All of the kids were smiling. Some of them were in wheelchairs, some were in high chairs, most of them young, but a few were teenagers too. I looked around the room which seemed for a moment to have had a pause button, just like you find on a camera, or audio equipment, pressed for a moment. This happens sometimes. Time has a way, or rather God has a way of stopping time.
Standing in front of us was the director of the orphanage. She gave out candy. As the musician played his wife passed out candy too.
“Well,” said the artist laughing, “my wife ruined the concert. You are more interested in candy than listening to me.”
So the musician also started to give out candy. (Which to my eyes looked like a sacrament, pressed into the palm of each child’s hand.)
Then the real concert started. A boy came to the front of the room. He said he wanted to sing. He was going to sing one of the artist’s songs.
“Do you know the words?”
“Of course I do! You play the guitar…”
So the artist played back up musician for an orphan who began to sing his hit, Pa Lage Sa.
" Dèfwa menm si nan lavi ou tout wout bare fò’w pa kanpe…
Woyo yo yo, woyo yo yo
Woyo yo yo, woyo yo yo”
Everyone in the room was silent as his voice filled the room. I couldn’t understand the words he was saying, because it was in Haitian Creole.
My brother-in-law translated. “He’s singing a song about himself” he said choking back tears. “He’s saying hang in there don’t let go.”
“Sometimes, even if the way is blocked, you must not stop…
God's sun shines for everyone
Woyo yo yo, woyo yo yo
Woyo yo yo, woyo yo yo”
And even though I didn’t understand the words being sung I knew something was happening.
Those people in the desert, were they filled with tears too when a voice spoke? Were they filled with faith when the heavens opened?
Baptism isn’t to polite, Episcopal, intellectual tradition a one-time event. It’s a welcome to faith…a welcome that we live every day. Each time we take a shower or wash our face we’re supposed to remember our Baptism; like seeing a shell or favorite thing.
I’ve got shells not just on my coffee table but all over my house (at least I did before we had kids) because I want to remember every wave, every meal, every child, and every song from that trip.
That’s what Baptism is supposed to be; a pause in the wild world, a promise of God’s presence. A pause when the rest of life hasn’t happened, the hard parts with evil ones who flex their muscles and dance before cutting off heads; a promise of God even before the sweet times when those with tears pour out everything.
But what if this polite, orthodox tradition of religious interpretation isn’t the only version?

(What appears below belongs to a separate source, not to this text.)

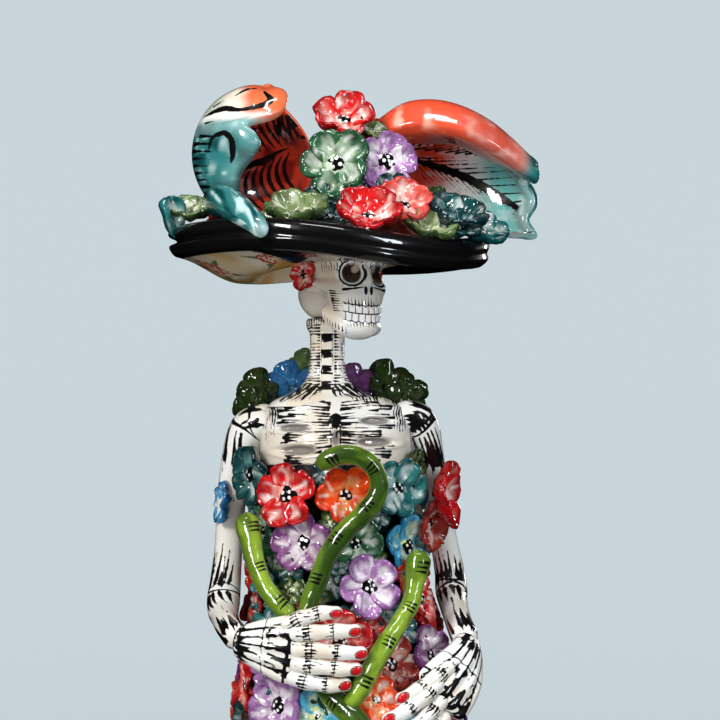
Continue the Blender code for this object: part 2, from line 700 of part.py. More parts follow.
def skull(axis, hat):
    """The skull, cut flat under the hat and bored for the dowel, and the flower at each ear."""
    rings = []
    for height, half_width, front, back in SKULL_SECTIONS:
        middle, half_depth = (front + back) / 2, (back - front) / 2
        rings.append(oval_ring((0, middle, height), half_width, half_depth, SKULL_SIDES, 0.85))
    head = loft("skull", rings, "bone", parent=axis)
    head.rotation_euler.z = HEAD_YAW
    bpy.context.view_layer.update()

    bm = bmesh.new()
    bm.from_mesh(head.data)
    to_local = head.matrix_world.inverted()
    seat_point = to_local @ (hat.matrix_world @ Vector((0, 0, -3 * GAP)))
    seat_normal = to_local.to_3x3() @ (hat.matrix_world.to_3x3() @ Vector((0, 0, 1)))
    cut = bmesh.ops.bisect_plane(
        bm, geom=[*bm.verts, *bm.edges, *bm.faces], plane_co=seat_point, plane_no=seat_normal, clear_outer=True
    )
    edges = [item for item in cut["geom_cut"] if isinstance(item, bmesh.types.BMEdge)]
    bmesh.ops.contextual_create(bm, geom=edges)
    bmesh.ops.recalc_face_normals(bm, faces=bm.faces)
    bm.to_mesh(head.data)
    bm.free()

    bore = cylinder("skull_bore", BORE_RADIUS, 0.35, DOWEL_TOP + GAP, NECK_X, NECK_Y, "bone")
    boolean(head, as_helper(bore), "DIFFERENCE")

    bpy.context.view_layer.update()
    hollows = [(place, (EYE_SOCKET_RADIUS, EYE_SOCKET_RADIUS, EYE_SOCKET_RADIUS)) for place in EYE_SOCKETS]
    for place, radii in [*hollows, (NOSE, (0.0022, 0.0030, 0.0030))]:
        bm = bmesh.new()
        bmesh.ops.create_uvsphere(bm, u_segments=10, v_segments=6, radius=1)
        bmesh.ops.scale(bm, verts=bm.verts, vec=radii)
        bmesh.ops.translate(bm, verts=bm.verts, vec=place)
        cutter = add_object("skull_hollow", mesh_from(bm, "skull_hollow"), "bone")
        cutter.matrix_world = head.matrix_world
        boolean(head, as_helper(cutter), "DIFFERENCE")

    for side, label in ((-1, "right"), (1, "left")):
        facing = Matrix.Rotation(HEAD_YAW, 3, "Z") @ Vector((side * 1.0, -0.15, 0))
        place = Matrix.Rotation(HEAD_YAW, 3, "Z") @ Vector((side * 0.0166, -0.0085, 0.3810))
        flower(f"ear_flower_{label}", place, facing, 0.0056, "red", detail=3, parent=axis, height=0.0030)


# Brim outline from its middle underside round the rolled edge to its middle top: radius, height
BRIM_OUTLINE = ((0.0210, 0.0000), (0.0400, -0.0003), (0.0560, -0.0008), (0.0615, 0.0005), (0.0640, 0.0050),
                (0.0630, 0.0098), (0.0600, 0.0115), (0.0565, 0.0095), (0.0510, 0.0066), (0.0220, 0.0052))
BRIM_DIP = math.radians(-50)  # the edge hangs lowest here, at the front left
BRIM_DIP_DEPTH, BRIM_WAVE, BRIM_WAVES = 0.0035, 0.0020, 3


def brim_point(radius, height, angle):
    """A point of the brim, whose edge hangs on one side and rises and falls on its way round."""
    turn = angle - BRIM_DIP
    wave = BRIM_DIP_DEPTH * math.cos(turn) + BRIM_WAVE * math.cos(BRIM_WAVES * turn)
    return Vector((
        radius * math.cos(angle), radius * math.sin(angle), height - wave * (radius / BRIM_RADIUS) ** 3
    ))


def shell_point(centre, radii, turn, rise):
    """A point of an ellipsoid at an angle round it and an angle above its middle."""
    return Vector((
        centre[0] + radii[0] * math.cos(rise) * math.cos(turn),
        centre[1] + radii[1] * math.cos(rise) * math.sin(turn),
        centre[2] + radii[2] * math.sin(rise),
    ))


RIGHT_PLUME_CENTRE = (-0.0290, 0.0020, 0.0430)
RIGHT_PLUME_RADII = (0.0255, 0.0260, 0.0275)


def right_plume(across, up):
    """The plume curled into a shell on the hat's right, open towards the front and the crown."""
    rise = math.radians(-68 + 148 * up)
    edge = 262 + 14 * math.cos(math.radians(540 * (up - 0.72)))
    start = 30 + 60 * up**3
    turn = math.radians(start + (edge - start) * across)
    return shell_point(RIGHT_PLUME_CENTRE, RIGHT_PLUME_RADII, turn, rise)


# The end of that plume, which hangs over the brim's edge: X, Y, Z and radius
PLUME_TAIL = ((-0.0420, -0.0290, 0.0270, 0.0058), (-0.0400, -0.0400, 0.0225, 0.0058),
              (-0.0370, -0.0510, 0.0190, 0.0052), (-0.0320, -0.0605, 0.0150, 0.0046),
              (-0.0265, -0.0650, 0.0080, 0.0030))


# Left plume sections: X, middle Z, half height, half depth
LEFT_PLUME_SECTIONS = (
    (0.0215, 0.0410, 0.0180, 0.0100),
    (0.0300, 0.0415, 0.0230, 0.0140),
    (0.0420, 0.0415, 0.0245, 0.0170),
    (0.0540, 0.0405, 0.0235, 0.0190),
    (0.0660, 0.0380, 0.0215, 0.0175),
    (0.0760, 0.0340, 0.0175, 0.0130),
    (0.0830, 0.0290, 0.0110, 0.0070),
)
LEFT_PLUME_Y = 0.0040


def left_plume(across, up):
    """The plume laid out to the hat's left, a trough whose upper edge rolls over towards the front."""
    x = LEFT_PLUME_SECTIONS[0][0] + across * (LEFT_PLUME_SECTIONS[-1][0] - LEFT_PLUME_SECTIONS[0][0])
    middle, half_height, half_depth = blend(LEFT_PLUME_SECTIONS, x)
    angle = math.radians(-70 + 215 * up)
    return Vector((x, LEFT_PLUME_Y + half_depth * math.cos(angle), middle + half_height * math.sin(angle)))


# Hat flowers in the hat's frame: name, place, facing, radius, paint
HAT_FLOWERS = (
    ("hat_flower_red_top", (0.0060, -0.0100, 0.0570), (0.05, -0.62, 0.78), 0.0125, "red"),
    ("hat_flower_green", (0.0030, -0.0235, 0.0390), (-0.08, -0.98, 0.18), 0.0125, "green"),
    ("hat_flower_purple", (0.0230, -0.0215, 0.0405), (0.30, -0.94, 0.15), 0.0106, "lilac"),
    ("hat_flower_red_front", (0.0160, -0.0440, 0.0215), (0.05, -0.55, 0.83), 0.0120, "red"),
    ("hat_flower_salmon", (0.0300, -0.0290, 0.0220), (0.25, -0.60, 0.76), 0.0095, "salmon"),
    ("hat_flower_olive_front", (-0.0130, -0.0400, 0.0180), (-0.10, -0.35, 0.93), 0.0125, "olive"),
    ("hat_flower_teal_side", (0.0500, -0.0225, 0.0195), (0.20, -0.35, 0.90), 0.0115, "dark_teal"),
    ("hat_flower_olive_side", (-0.0555, -0.0090, 0.0190), (-0.20, -0.25, 0.95), 0.0080, "olive"),
)


def hat(frame):
    """The brim with its rolled edge, the crown, the two plumes and the flowers round the crown."""
    rings = [
        [brim_point(r, z, 2 * math.pi * i / BRIM_SIDES) for i in range(BRIM_SIDES)] for r, z in BRIM_OUTLINE
    ]
    loft("hat_brim", rings, "black", parent=frame)

    crown = [oval_ring((CROWN_X, 0, z), r, r, 20) for r, z in CROWN_OUTLINE]
    loft("hat_crown", crown, "black", parent=frame)

    solidify(sheet("right_plume", right_plume, 16, 10, "red", frame), PLUME_WALL, 0)
    solidify(sheet("left_plume", left_plume, 10, 12, "orange", frame), PLUME_WALL, 0)
    tail = smooth_line([Vector(row) for row in PLUME_TAIL], 3)
    smooth(tube("right_plume_tail", [p[:3] for p in tail], [p[3] for p in tail], "teal", parent=frame))

    for index, (name, place, facing, radius, colour) in enumerate(HAT_FLOWERS):
        flower(name, place, facing, radius, colour, spin=0.7 * index, parent=frame)


def main():
    """Builds every piece of the figure."""
    clear_scene()
    base_and_skirt()
    rib_cage()
    neck()
    arms()
    hands()
    stems()
    front_flowers()
    garlands()
    shawl()
    axis = head_frame()
    cylinder("neck_dowel", DOWEL_RADIUS, DOWEL_BOTTOM, DOWEL_TOP, 0, 0, "wood", parent=axis)
    frame = hat_frame(axis)
    skull(axis, frame)
    hat(frame)


main()
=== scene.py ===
"""The catrina figure's looks: brushed and glazed clay over the CAD figure, in metres, +Z up, facing -Y."""

import itertools
import math

import bpy
import numpy as np
from mathutils import Matrix, Vector


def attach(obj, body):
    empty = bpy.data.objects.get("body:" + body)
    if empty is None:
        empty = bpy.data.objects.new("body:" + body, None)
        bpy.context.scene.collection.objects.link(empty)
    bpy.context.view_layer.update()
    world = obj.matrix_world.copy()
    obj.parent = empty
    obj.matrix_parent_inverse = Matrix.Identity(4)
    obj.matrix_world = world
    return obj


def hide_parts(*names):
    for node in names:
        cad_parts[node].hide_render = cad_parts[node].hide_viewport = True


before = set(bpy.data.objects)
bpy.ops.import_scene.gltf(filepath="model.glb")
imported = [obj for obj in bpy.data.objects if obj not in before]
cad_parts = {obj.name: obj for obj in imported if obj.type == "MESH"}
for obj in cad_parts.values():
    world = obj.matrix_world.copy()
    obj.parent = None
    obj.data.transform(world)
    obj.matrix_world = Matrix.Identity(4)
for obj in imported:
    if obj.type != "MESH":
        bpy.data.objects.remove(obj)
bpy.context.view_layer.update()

MM = 0.001

# Pigments under the glaze: body colour, deep colour where it pools and for painted shade, pale colour where
# it is thin
PIGMENTS = {
    "red": ((0.60, 0.012, 0.014), (0.22, 0.002, 0.004), (0.95, 0.48, 0.40)),
    "orange": ((0.78, 0.060, 0.008), (0.42, 0.010, 0.003), (0.97, 0.42, 0.16)),
    "salmon": ((0.72, 0.090, 0.070), (0.36, 0.015, 0.015), (0.95, 0.58, 0.48)),
    "rust": ((0.36, 0.036, 0.026), (0.10, 0.006, 0.007), (0.80, 0.40, 0.30)),
    "purple": ((0.26, 0.085, 0.240), (0.08, 0.018, 0.095), (0.86, 0.76, 0.80)),
    "lilac": ((0.36, 0.170, 0.390), (0.14, 0.045, 0.180), (0.90, 0.83, 0.88)),
    "blue": ((0.045, 0.250, 0.480), (0.008, 0.070, 0.200), (0.50, 0.76, 0.84)),
    "sky": ((0.080, 0.400, 0.560), (0.012, 0.140, 0.300), (0.74, 0.80, 0.30)),
    "teal": ((0.022, 0.170, 0.165), (0.003, 0.045, 0.050), (0.66, 0.84, 0.78)),
    "dark_teal": ((0.010, 0.062, 0.064), (0.002, 0.014, 0.018), (0.18, 0.36, 0.34)),
    "green": ((0.030, 0.120, 0.050), (0.005, 0.030, 0.012), (0.56, 0.70, 0.50)),
    "olive": ((0.040, 0.080, 0.016), (0.008, 0.018, 0.004), (0.34, 0.42, 0.16)),
    "cream": ((0.17, 0.24, 0.090), (0.030, 0.060, 0.016), (0.78, 0.78, 0.52)),
}
BONE = np.array((0.80, 0.765, 0.69))
BONE_WARM = np.array((0.70, 0.54, 0.36))
WHITE = np.array((0.90, 0.89, 0.86))
BLACK = np.array((0.005, 0.0045, 0.005))
NO_INK = -1.0


# ---------------------------------------------------------------- numbers
def smoothstep(low, high, x):
    """0 below low, 1 above high, and a smooth rise between."""
    t = np.clip((x - low) / (high - low), 0, 1)
    return t * t * (3 - 2 * t)


def mix(a, b, share):
    """Colours a and b blended by a share for each point."""
    a = np.asarray(a)
    return a + (np.asarray(b) - a) * np.asarray(share)[..., None]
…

What if there is a mystical quality in water. What if there is spirituality in words and a sacred, magical moment that does happen in Baptism, beyond what we can explain — like a visit to a prison where music is made, or an orphanage where beauty is revealed?
Listen.
Here (in the shell).
it’s the ocean
Here (in the Bible).
“This is my Son, the Beloved…”
Here (in the heart),
heaven is open
“Woyo yo yo, woyo yo yo”
Once you’ve drunk from the ocean no cup will ever do. Amen.